Our Story

The Bridge

How a baba on the ghats of Rishikesh, without knowing it, named us.

It was an ordinary evening in Rishikesh. Walking along the ghats, an old baba sitting by the river called out to me: "Baith ja, beta." Sit, son.

He pointed toward the bridge in the distance — the new one, with its glass floor and temple-shaped towers, standing where Lakshman Jhula once stood. "Do you know what this bridge does?" "It connects two banks," I said. He smiled. "No. It gives power. A person alone wants to cross — they are afraid, the Ganga is fierce. But they climb onto the bridge, and they make it across. The bridge gave them strength." Then he said something I have never forgotten: "Your job is the same."

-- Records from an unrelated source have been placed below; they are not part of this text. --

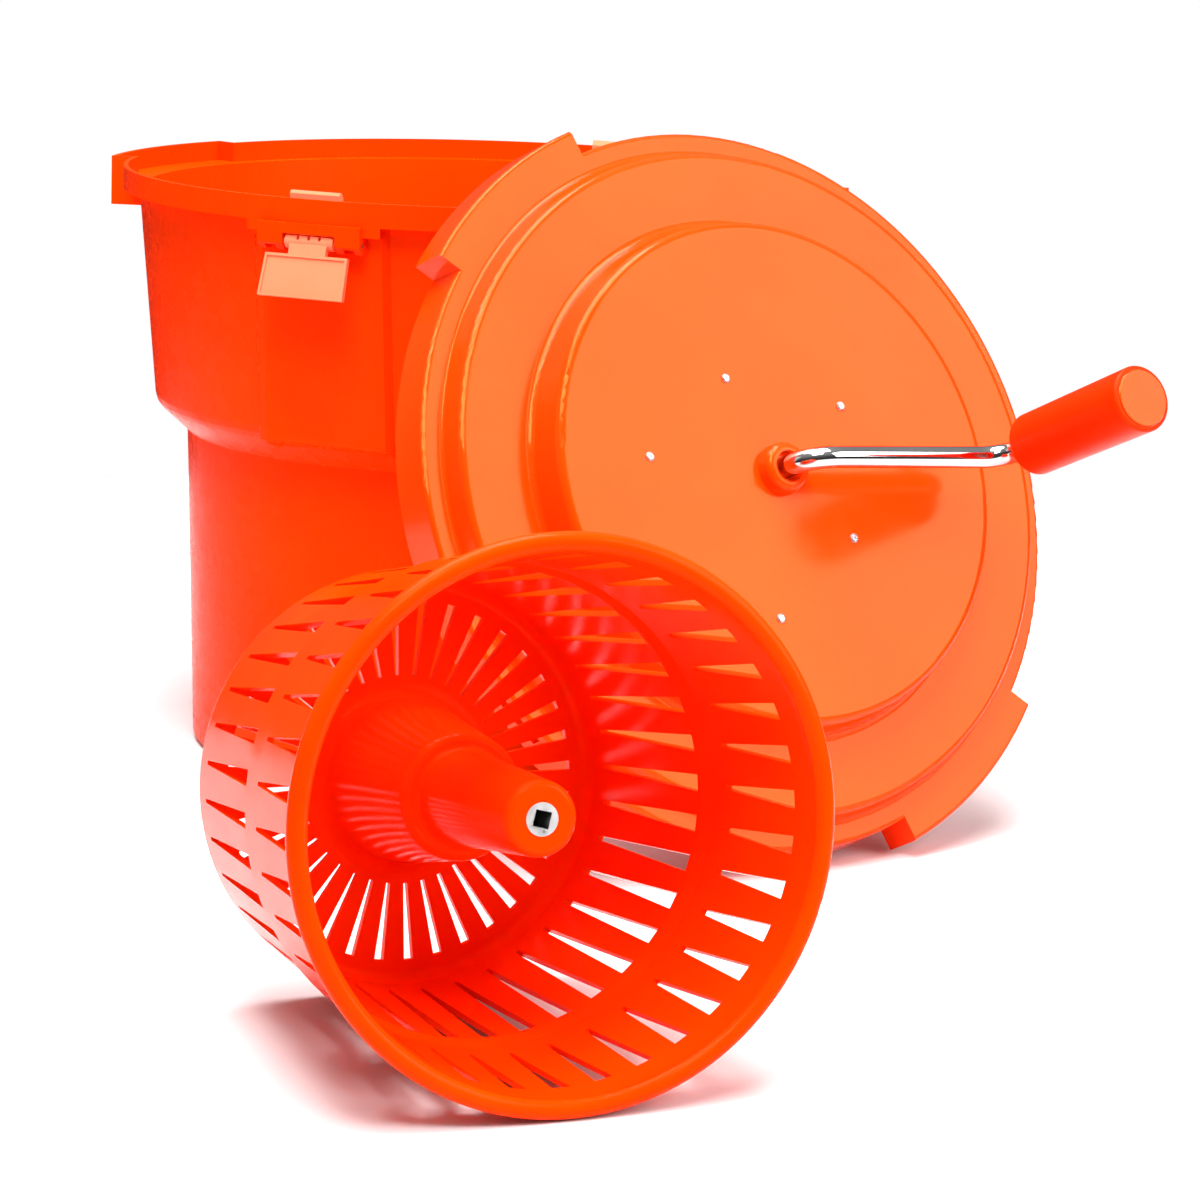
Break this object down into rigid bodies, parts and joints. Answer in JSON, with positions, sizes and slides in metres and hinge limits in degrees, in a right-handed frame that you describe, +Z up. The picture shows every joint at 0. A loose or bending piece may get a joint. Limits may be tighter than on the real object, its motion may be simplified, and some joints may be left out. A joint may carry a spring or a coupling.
{
  "type": "salad spinner",
  "caption": "Large crank-driven salad spinner taken apart: upright tub, geared crank lid leaning on its rim, and slotted basket lying on its side in front.",
  "frame": {"origin": "centre of the tub's flat base, on the floor", "axes": "+Z up along the tub axis; -Y towards the side where the basket lies and the crank faces; +X to the right seen from there"},
  "size_m": [0.6098, 1.0335, 0.4008],
  "materials": {
    "orange_plastic": "semi-gloss, injection moulded",
    "latch_plastic": "satin, injection moulded",
    "gear_plastic": "natural moulded",
    "chrome_steel": "polished",
    "brushed_steel": "drawn bar",
    "brass_bush": "turned"
  },
  "bodies": {
    "tub": {"tub_shell": "orange_plastic", "pivot_pin": "brushed_steel", "latch_pins": "brushed_steel"},
    "front_latch": {"latch_front": "latch_plastic"},
    "rear_latch": {"latch_rear": "latch_plastic"},
    "lid": {"lid_cover": "orange_plastic", "gearbox_housing": "orange_plastic", "gearbox_screws": "chrome_steel", "crank_bush": "orange_plastic", "output_bush": "brass_bush", "layshaft_pin": "brushed_steel"},
    "crank": {"crank_rod": "chrome_steel", "input_gear": "gear_plastic", "gear_washer": "brushed_steel", "gear_screw": "brushed_steel", "grip_ring": "brushed_steel", "grip_washer": "brushed_steel", "grip_screw": "brushed_steel"},
    "grip": {"crank_grip": "orange_plastic", "grip_end_cap": "orange_plastic"},
    "layshaft": {"layshaft_gear": "gear_plastic"},
    "output": {"output_pinion": "gear_plastic", "drive_shaft": "brushed_steel", "shaft_circlip": "brushed_steel"},
    "basket_pivot": {"pivot_bush": "brass_bush", "bush_circlip": "brushed_steel"},
    "basket": {"basket_shell": "orange_plastic", "basket_hub": "orange_plastic", "drive_socket": "brushed_steel"}
  },
  "joints": [
    {"name": "front_latch_hinge", "type": "hinge", "parent": "tub", "child": "front_latch", "pos_m": [-0.09337, -0.19144, 0.3313], "axis": [0.8988, -0.4384, 0], "range_deg": [0, 7]},
    {"name": "rear_latch_hinge", "type": "hinge", "parent": "tub", "child": "rear_latch", "pos_m": [0.09337, 0.19144, 0.3313], "axis": [-0.8988, 0.4384, 0], "range_deg": [0, 7]},
    {"name": "lid_lift", "type": "slide", "parent": "tub", "child": "lid", "axis": [0.4968, -0.7709, 0.3987], "range_m": [0, 0.12]},
    {"name": "crank_spin", "type": "hinge", "parent": "lid", "child": "crank", "pos_m": [0.17428, -0.28102, 0.22115], "axis": [0.4968, -0.7709, 0.3987], "continuous": true},
    {"name": "grip_spin", "type": "hinge", "parent": "crank", "child": "grip", "pos_m": [0.31868, -0.25465, 0.23517], "axis": [0.4968, -0.7709, 0.3987], "continuous": true},
    {"name": "layshaft_spin", "type": "hinge", "parent": "lid", "child": "layshaft", "pos_m": [0.13576, -0.30102, 0.18784], "axis": [0.4968, -0.7709, 0.3987], "continuous": true},
    {"name": "output_spin", "type": "hinge", "parent": "lid", "child": "output", "pos_m": [0.14596, -0.23708, 0.19842], "axis": [0.4968, -0.7709, 0.3987], "continuous": true},
    {"name": "basket_lift", "type": "slide", "parent": "tub", "child": "basket_pivot", "axis": [0, 0, 1], "range_m": [0, 0.3]},
    {"name": "basket_spin", "type": "hinge", "parent": "basket_pivot", "child": "basket", "pos_m": [-0.0314, -0.5568, 0.10435], "axis": [0.3585, -0.9244, 0.1302], "continuous": true}
  ],
  "couplings": [
    {"joint": "layshaft_spin", "follows": "crank_spin", "ratio": -3},
    {"joint": "output_spin", "follows": "crank_spin", "ratio": 4.0909}
  ]
}
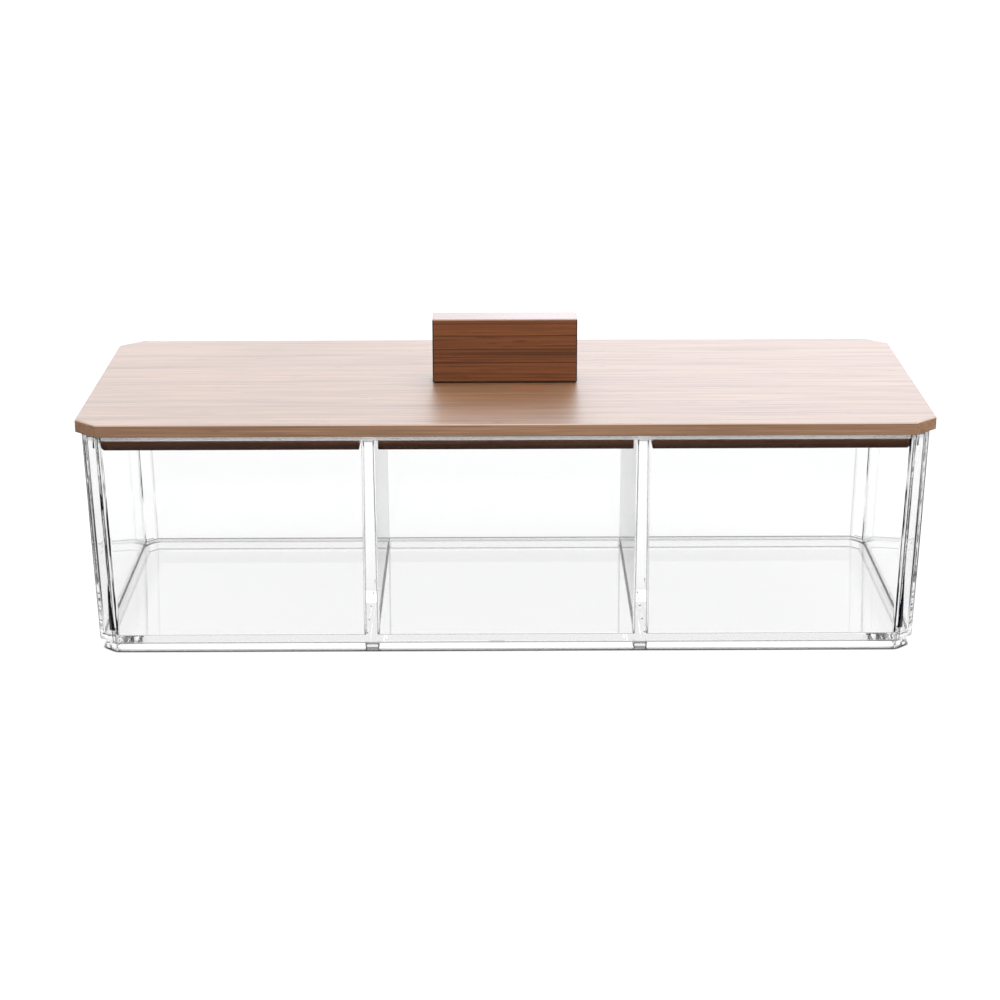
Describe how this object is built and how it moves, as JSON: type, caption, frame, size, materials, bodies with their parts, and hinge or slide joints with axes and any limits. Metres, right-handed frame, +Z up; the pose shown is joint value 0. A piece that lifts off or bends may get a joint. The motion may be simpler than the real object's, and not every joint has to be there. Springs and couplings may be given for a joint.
{
  "type": "storage box",
  "caption": "Clear moulded storage box with side-by-side compartments and a lift-off bamboo lid board with an upright bamboo handle block",
  "frame": {"origin": "centre of the footprint, on the surface that the foot ring stands on", "axes": "+X to the right along the box's long side, +Y to the back, +Z up; the front with the moulding gate's witness faces -Y"},
  "size_m": [0.28, 0.12, 0.1018],
  "materials": {
    "clear_plastic": "polished clear polystyrene, colourless",
    "bamboo_board": "sanded bamboo with fine straight grain, satin lacquer",
    "bamboo_pad": "sanded bamboo, matt",
    "bamboo_handle": "sanded bamboo with lengthwise strips, satin lacquer",
    "screw_steel": "zinc plated"
  },
  "bodies": {
    "box": {"clear_box": "clear_plastic"},
    "lid": {"lid_board": "bamboo_board", "left_locating_pad": "bamboo_pad", "middle_locating_pad": "bamboo_pad", "right_locating_pad": "bamboo_pad", "handle_block": "bamboo_handle", "left_handle_screw": "screw_steel", "right_handle_screw": "screw_steel"}
  },
  "joints": [
    {"name": "lid_lift", "type": "slide", "parent": "box", "child": "lid", "axis": [0, 0, 1], "range_m": [0, 0.12]}
  ]
}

The bridges of Rishikesh aren't random names. First came Lakshman Jhula — built where Lakshman crossed the Ganga on two ropes alone. Then Ram Jhula — the elder brother's bridge. And when Lakshman Jhula was retired after 90 years, the legacy passed to Hanuman: the one who served both brothers, who carried a mountain to save Lakshman's life, the bridge between devotion and power. The new bridge is called Bajrang Setu. Hanuman Setu.

Hanuman Setu isn't just a bridge in Rishikesh. It's the idea that devotion can carry you — that Hanuman's strength flows through every murti, every pooja, every moment you sit in front of your altar and feel held. We make products built to do one thing: give you that strength. Be that bridge. Jai Bajrangbali.